Kim decides that bringing a major new client to HHM is the best way to escape document review, so she spends her free time calling contacts from law school, law firms, and local businesses. Kim capitalizes on one of these relationships to land the Mesa Verde Bank, meaning the potential of millions of dollars in revenue for HHM. Howard Hamlin is happy to have the new client, but minimizes Kim's contribution, and keeps her working in document review.

Chuck visits the office one night where he runs into Kim. After promising to work on Kim's transfer out of document review, he tells her a story about when Jimmy and Chuck's late father ran a store in Cicero, Illinois. According to Chuck, Jimmy embezzled money, which eventually led to the store's failure, and shortly afterward their father's death. As a result, Chuck is always skeptical of Jimmy's schemes and plans.

Mike Ehrmantraut is approached by Hector Salamanca, the leader of the Salamanca drug cartel and Tuco Salamanca's uncle. Hector has no issue with Tuco spending time in prison as a learning experience, but objects to the length of the sentence he will receive for assault with a deadly weapon. He offers Mike $5,000 to tell police the gun at the scene of the fight was Mike's, which will result in a reduction of Tuco's sentence.

== Production ==
During the opening scene, Chuck and Rebecca discuss creating a signal based on an ear-tugging move made famous by Carol Burnett.

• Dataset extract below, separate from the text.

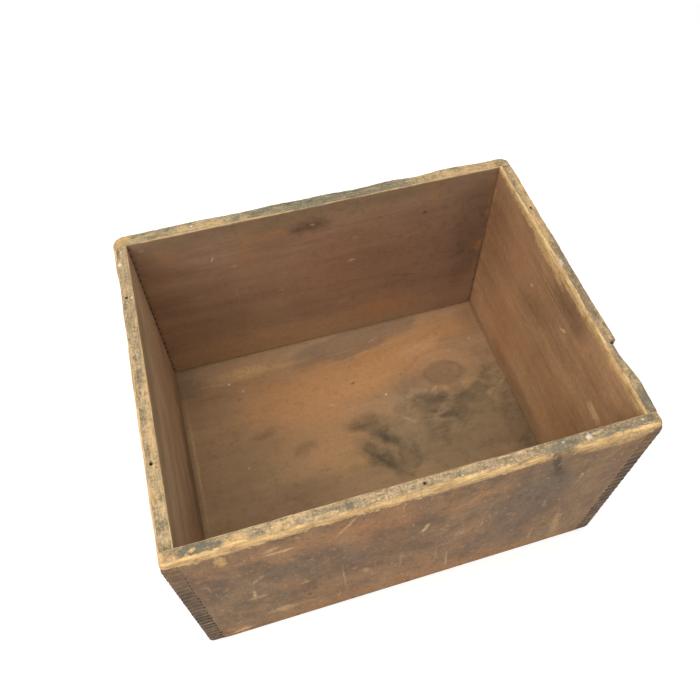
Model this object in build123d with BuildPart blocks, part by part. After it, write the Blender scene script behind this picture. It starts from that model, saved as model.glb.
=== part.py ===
"""Open-topped wooden advertising box with finger-jointed (lock-corner) corners.

Sizes are in millimetres. The origin is the middle of the underside, +Z points up,
+X runs along the long sides and the front faces -Y. Four boards interlock at the
corners, a thin bottom board lies between them, and nails driven through the lower
edges of the four boards hold the bottom.
"""

import os

from build123d import *

# Outside size, measured over the end grain of the fingers
box_width = 406.0
box_depth = 324.0
box_height = 243.0

# Board thicknesses
front_thickness = 12.7
back_thickness = 14.0
end_thickness = 12.3
bottom_thickness = 9.5

# Finger joints
finger_nominal = 4.76
finger_clearance = 0.1
end_grain_proud = 0.3
shoulder_gap = 0.9

# Fit of the bottom board between the four sides
bottom_side_gap = 0.2
bottom_end_gap = 0.6

# Worn arrises
corner_wear = 1.3
rim_wear = 2.4
foot_wear = 1.2
inner_rim_easing = 0.8

# Top corners knocked off, each by its own length along the rim
knocked_height = 13.0
front_left_knock = 4.5
front_right_knock = 6.0
back_left_knock = 8.5
back_right_knock = 6.0

# Holes left in the rim by the nails of a lost lid
lid_hole_diameter = 2.2
lid_hole_depth = 25.0
lid_hole_spacing = 166.0
lid_hole_shift = 3.2
lid_hole_inset = 5.6
front_lid_hole_offset = -0.5
front_lid_hole_inset = 7.7

# Splinter broken out of the right end's outer top arris, ending at a lid nail's hole
splinter_width = 5.2
splinter_drop = 9.0
splinter_length = 12.0
splinter_taper_length = 33.0
splinter_tip_share = 0.1

# Nails that hold the bottom board
nail_diameter = 1.9
nail_length = 34.0
nail_point_length = 3.0
nail_point_width = 0.5
nail_head_diameter = 4.4
nail_head_thickness = 1.0
nail_clearance = 0.12
nail_sunk = 0.3
nail_facets = 12
nail_pitch = 58.0
nail_side_margin = 30.0
nail_point_spacing = 8.0

# Cutters run this far past the faces that they open
cutter_margin = 2.0


def odd_count(length, width):
    """Nearest odd number of fingers, so that a long side's finger is topmost and lowest."""
    return 2 * round((length / width - 1) / 2) + 1


def spaced(length, margin, pitch):
    """Places spread evenly over a length, about one pitch apart and one margin from its ends."""
    reach = length / 2 - margin
    gaps = max(1, round(2 * reach / pitch))
    return [-reach + 2 * reach * place / gaps for place in range(gaps + 1)]


# Planes of the boards' faces
front_face = -box_depth / 2 + end_grain_proud
front_inner = front_face + front_thickness
back_face = box_depth / 2 - end_grain_proud
back_inner = back_face - back_thickness
left_face = -box_width / 2 + end_grain_proud
left_inner = left_face + end_thickness
right_face = box_width / 2 - end_grain_proud
right_inner = right_face - end_thickness

# Finger rows, counted from the underside: the long sides have the even rows, the ends the odd ones
finger_count = odd_count(box_height, finger_nominal)
finger_height = box_height / finger_count
row_middles = [(row + 0.5) * finger_height for row in range(finger_count)]
long_side_rows = row_middles[0::2]
end_rows = row_middles[1::2]

# Each nail has a plane on the face that it is driven into, with its normal outwards,
# and the nails through the ends start clear of the points of those through the long sides
nail_level = bottom_thickness / 2
nail_end_margin = end_grain_proud + nail_length + nail_point_spacing
side_nail_places = spaced(box_width, nail_side_margin, nail_pitch)
end_nail_places = spaced(box_depth, nail_end_margin, nail_pitch)
front_nails = [Plane((x, front_face, nail_level), z_dir=(0, -1, 0)) for x in side_nail_places]
back_nails = [Plane((x, back_face, nail_level), z_dir=(0, 1, 0)) for x in side_nail_places]
left_nails = [Plane((left_face, y, nail_level), z_dir=(-1, 0, 0)) for y in end_nail_places]
right_nails = [Plane((right_face, y, nail_level), z_dir=(1, 0, 0)) for y in end_nail_places]

# Lid nail holes, two in each end's rim and one in the front's
lid_hole_places_y = (lid_hole_shift - lid_hole_spacing / 2, lid_hole_shift + lid_hole_spacing / 2)
left_lid_holes = [(left_face + lid_hole_inset, y, box_height) for y in lid_hole_places_y]
right_lid_holes = [(right_face - lid_hole_inset, y, box_height) for y in lid_hole_places_y]
front_lid_hole = (front_lid_hole_offset, front_face + front_lid_hole_inset, box_height)

# The worn outline of the whole box, which every board is trimmed to
corners = [
    (-1, -1, front_left_knock),
    (1, -1, front_right_knock),
    (-1, 1, back_left_knock),
    (1, 1, back_right_knock),
]
with BuildPart() as worn_block:
    Box(box_width, box_depth, box_height, align=(Align.CENTER, Align.CENTER, Align.MIN))
    fillet(worn_block.faces().sort_by(Axis.Z)[-1].edges(), radius=rim_wear)
    chamfer(worn_block.faces().sort_by(Axis.Z)[0].edges(), length=foot_wear)
    for side_x, side_y, knock in corners:
        bevel_point = (side_x * (box_width / 2 - corner_wear), side_y * box_depth / 2, box_height)
        split(bisect_by=Plane(bevel_point, z_dir=(side_x, side_y, 0)), keep=Keep.BOTTOM)
        knock_point = (side_x * (box_width / 2 - knock), side_y * box_depth / 2, box_height)
        knock_normal = (side_x / knock, side_y / knock, 1 / knocked_height)
        split(bisect_by=Plane(knock_point, z_dir=knock_normal), keep=Keep.BOTTOM)

# One nail, driven along -Z, with its head's top a little under the plane's origin.
# Such thin wire is round enough with a few flat facets.
shank_top = -nail_sunk - nail_head_thickness
with BuildPart() as nail:
    with BuildSketch(Plane.XY.offset(-nail_sunk)):
        RegularPolygon(nail_head_diameter / 2, nail_facets)
    extrude(amount=-nail_head_thickness)
    with BuildSketch(Plane.XY.offset(shank_top)):
        RegularPolygon(nail_diameter / 2, nail_facets)
    extrude(amount=nail_point_length - nail_length - shank_top)
    with BuildSketch(Plane.XY.offset(nail_point_length - nail_length)):
        RegularPolygon(nail_diameter / 2, nail_facets)
    with BuildSketch(Plane.XY.offset(-nail_length)):
        RegularPolygon(nail_point_width / 2, nail_facets)
    loft(ruled=True)

# The bore round a nail, with a recess for its head, open at the face that it is driven into
with BuildPart() as nail_bore:
    with BuildSketch(Plane.XY.offset(cutter_margin)):
        RegularPolygon(nail_head_diameter / 2 + nail_clearance, nail_facets)
    extrude(amount=shank_top - nail_clearance - cutter_margin)
    with BuildSketch(Plane.XY):
        RegularPolygon(nail_diameter / 2 + nail_clearance, nail_facets)
    extrude(amount=-nail_length - nail_clearance)


def fingered_outline(length, low_slot, high_slot, rows):
    """Board outline with open slots of two depths in its ends, one slot on each given row."""
    slot_height = finger_height + finger_clearance
    with Locations((0, box_height / 2)):
        Rectangle(length, box_height)
    low_middle = -length / 2 + (low_slot - cutter_margin) / 2
    high_middle = length / 2 - (high_slot - cutter_margin) / 2
    with Locations(*[(low_middle, height) for height in rows]):
        Rectangle(low_slot + cutter_margin, slot_height, mode=Mode.SUBTRACT)
    with Locations(*[(high_middle, height) for height in rows]):
        Rectangle(high_slot + cutter_margin, slot_height, mode=Mode.SUBTRACT)


def nail_holes(planes):
    """Bores for the nails driven into the given planes."""
    with Locations(*planes):
        add(nail_bore.part, mode=Mode.SUBTRACT)


def lid_holes(places):
    """Empty holes down into the rim."""
    with Locations(*places):
        Hole(radius=lid_hole_diameter / 2, depth=lid_hole_depth)


# The long sides' slots run a little past the ends' inner faces, which leaves a small
# dark hole at every shoulder, and the ends' slots stop where the long sides seat
long_side_slot = end_grain_proud + end_thickness + shoulder_gap
end_front_slot = end_grain_proud + front_thickness
end_back_slot = end_grain_proud + back_thickness

# Front board
with BuildPart() as front_board:
    with BuildSketch(Plane.XZ.offset(-front_face)):
        fingered_outline(box_width, long_side_slot, long_side_slot, end_rows)
    extrude(amount=-front_thickness)
    rim_edges = front_board.edges().filter_by(Axis.X).group_by(Axis.Z)[-1]
    fillet(rim_edges.sort_by(Axis.Y)[-1], radius=inner_rim_easing)
    add(worn_block.part, mode=Mode.INTERSECT)
    nail_holes(front_nails)
    lid_holes([front_lid_hole])

# Back board
with BuildPart() as back_board:
    with BuildSketch(Plane.XZ.offset(-back_face)):
        fingered_outline(box_width, long_side_slot, long_side_slot, end_rows)
    extrude(amount=back_thickness)
    rim_edges = back_board.edges().filter_by(Axis.X).group_by(Axis.Z)[-1]
    fillet(rim_edges.sort_by(Axis.Y)[0], radius=inner_rim_easing)
    add(worn_block.part, mode=Mode.INTERSECT)
    nail_holes(back_nails)

# Left end
with BuildPart() as left_end:
    with BuildSketch(Plane.YZ.offset(left_face)):
        fingered_outline(box_depth, end_front_slot, end_back_slot, long_side_rows)
    extrude(amount=end_thickness)
    rim_edges = left_end.edges().filter_by(Axis.Y).group_by(Axis.Z)[-1]
    fillet(rim_edges.sort_by(Axis.X)[-1], radius=inner_rim_easing)
    add(worn_block.part, mode=Mode.INTERSECT)
    nail_holes(left_nails)
    lid_holes(left_lid_holes)

# The splinter's wedge has its full section from the lid nail's hole on, then runs out to a point
splinter_start = lid_hole_places_y[0]
splinter_full_end = splinter_start - splinter_length
splinter_tip = splinter_full_end - splinter_taper_length
splinter_stations = [(splinter_start, 1.0), (splinter_full_end, 1.0), (splinter_tip, splinter_tip_share)]
with BuildPart() as splinter:
    for station, share in splinter_stations:
        with BuildSketch(Plane((right_face, station, box_height), x_dir=(1, 0, 0), z_dir=(0, -1, 0))):
            with BuildLine():
                Polyline(
                    (cutter_margin, cutter_margin),
                    (-splinter_width * share, cutter_margin),
                    (-splinter_width * share, 0),
                    (0, -splinter_drop * share),
                    (cutter_margin, -splinter_drop * share),
                    close=True,
                )
            make_face()
    loft(ruled=True)

# Right end
with BuildPart() as right_end:
    with BuildSketch(Plane.YZ.offset(right_face)):
        fingered_outline(box_depth, end_front_slot, end_back_slot, long_side_rows)
    extrude(amount=-end_thickness)
    rim_edges = right_end.edges().filter_by(Axis.Y).group_by(Axis.Z)[-1]
    fillet(rim_edges.sort_by(Axis.X)[0], radius=inner_rim_easing)
    add(worn_block.part, mode=Mode.INTERSECT)
    add(splinter.part, mode=Mode.SUBTRACT)
    nail_holes(right_nails)
    lid_holes(right_lid_holes)

# Bottom board, lying between the sides with its underside level with theirs
bottom_length = right_inner - left_inner - 2 * bottom_end_gap
bottom_width = back_inner - front_inner - 2 * bottom_side_gap
with BuildPart() as bottom_board:
    with BuildSketch(Plane.XY):
        with Locations(((left_inner + right_inner) / 2, (front_inner + back_inner) / 2)):
            Rectangle(bottom_length, bottom_width)
    extrude(amount=bottom_thickness)
    nail_holes(front_nails + back_nails + left_nails + right_nails)

def nail_row(planes):
    """One row of nails, each a separate solid."""
    with BuildPart() as row:
        with Locations(*planes):
            add(nail.part)
    return row


# Nails through each of the four sides
bottom_nails_front = nail_row(front_nails)
bottom_nails_back = nail_row(back_nails)
bottom_nails_left = nail_row(left_nails)
bottom_nails_right = nail_row(right_nails)

# Write one file for each piece
pieces = {
    "front_board": front_board,
    "back_board": back_board,
    "left_end": left_end,
    "right_end": right_end,
    "bottom_board": bottom_board,
    "bottom_nails_front": bottom_nails_front,
    "bottom_nails_back": bottom_nails_back,
    "bottom_nails_left": bottom_nails_left,
    "bottom_nails_right": bottom_nails_right,
}
os.makedirs("parts", exist_ok=True)
for name, piece in pieces.items():
    piece.part.label = name
    export_step(piece.part, f"parts/{name}.step")
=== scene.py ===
"""The finish of an old open wooden box with finger-jointed corners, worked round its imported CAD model.

Sizes are in millimetres. x runs along the front from left to right, y from the front to the
back, z up from the surface that the box stands on. Meshes are turned into metres when made.
"""

import logging
import math
from dataclasses import dataclass, field
from enum import Enum
from functools import reduce
from typing import Sequence

import bpy
import numpy as np
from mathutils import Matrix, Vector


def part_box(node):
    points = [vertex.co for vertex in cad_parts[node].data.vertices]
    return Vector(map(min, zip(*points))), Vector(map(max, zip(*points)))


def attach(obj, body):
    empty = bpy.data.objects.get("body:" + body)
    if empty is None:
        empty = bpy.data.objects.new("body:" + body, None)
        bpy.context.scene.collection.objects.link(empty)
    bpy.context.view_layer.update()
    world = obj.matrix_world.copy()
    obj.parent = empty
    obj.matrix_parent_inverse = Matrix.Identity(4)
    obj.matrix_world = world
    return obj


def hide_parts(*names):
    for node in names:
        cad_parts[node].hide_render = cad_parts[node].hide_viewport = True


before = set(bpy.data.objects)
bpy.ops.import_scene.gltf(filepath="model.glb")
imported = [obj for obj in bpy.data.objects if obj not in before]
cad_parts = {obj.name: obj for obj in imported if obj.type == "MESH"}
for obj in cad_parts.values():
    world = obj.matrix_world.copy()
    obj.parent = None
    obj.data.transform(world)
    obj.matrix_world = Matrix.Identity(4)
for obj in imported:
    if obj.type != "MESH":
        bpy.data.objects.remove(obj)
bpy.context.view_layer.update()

log = logging.getLogger("box")

MILLIMETRES = 1000.0
BODY = "root"
CREASE = 42.0
NAIL_CREASE = 50.0
TINY = 1e-9

Colour = tuple[float, float, float, float]


def shade(red: int, green: int, blue: int) -> Colour:
    """Turns a colour as seen on a screen, 0 to 255, into the linear values that a shader takes.

    Args:
        red: Red on the screen.
        green: Green on the screen.
        blue: Blue on the screen.

    Returns:
        Linear red, green and blue, and an alpha of one.
    """
    screen = np.array([red, green, blue]) / 255.0
    linear = np.where(screen <= 0.04045, screen / 12.92, ((screen + 0.055) / 1.055) ** 2.4)
    return (float(linear[0]), float(linear[1]), float(linear[2]), 1.0)


def smooth_step(value: np.ndarray, low: float, high: float) -> np.ndarray:
    """Rises from 0 at low to 1 at high, as 3t squared less 2t cubed.

    Args:
        value: Where to read the step.
        low: Value at which it starts to leave 0.
        high: Value at which it reaches 1, which may be lower than low.

    Returns:
        The step at each value.
    """
    share = np.clip((value - low) / (high - low), 0.0, 1.0)
    return share * share * (3.0 - 2.0 * share)


def ripple(points: np.ndarray, wavelength: float, seed: int, waves: int = 9) -> np.ndarray:
    """Smooth noise: a sum of cosine waves with seeded directions, lengths and phases.

    Args:
        points: Places, one row each.
        wavelength: Usual length of a wave in millimetres.
        seed: Picks the waves.
        waves: How many waves are added.

    Returns:
        Noise of about -1.5 to 1.5, and mostly within 1.
    """
    chance = np.random.default_rng(seed)
    directions = chance.normal(size=(waves, 3))
    directions /= np.linalg.norm(directions, axis=1, keepdims=True)
    lengths = wavelength * chance.uniform(0.6, 1.6, waves)
    phases = chance.uniform(0.0, 2.0 * math.pi, waves)
    turns = points @ (directions / lengths[:, None]).T
    return np.cos(2.0 * math.pi * turns + phases).sum(axis=1) / math.sqrt(waves / 2.0)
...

Burnett herself would later join the series for the role of Marion during the show's final season.

== Reception ==
=== Ratings ===
Upon airing, the episode received 1.99 million American viewers, and an 18–49 rating of 0.8.

=== Critical reception ===
The episode received positive reviews from critics. It holds a 93% positive rating with an average score of 8.42 out of 10 on the review aggregator site Rotten Tomatoes. The critics' consensus reads: "The effectively subtle and refined "Rebecca" sheds light on the McGill brothers' relationship while focusing on the ways Kim is affected by the fallout from Jimmy's mistakes."

Terri Schwartz of IGN gave the episode a 9.0 rating, writing "Better Call Saul took the focus off Jimmy for a great Kim and Chuck episode."

For her work on this episode, Kelley Dixon was nominated for Outstanding Single-Camera Picture Editing for a Drama Series at the 68th Primetime Creative Arts Emmy Awards.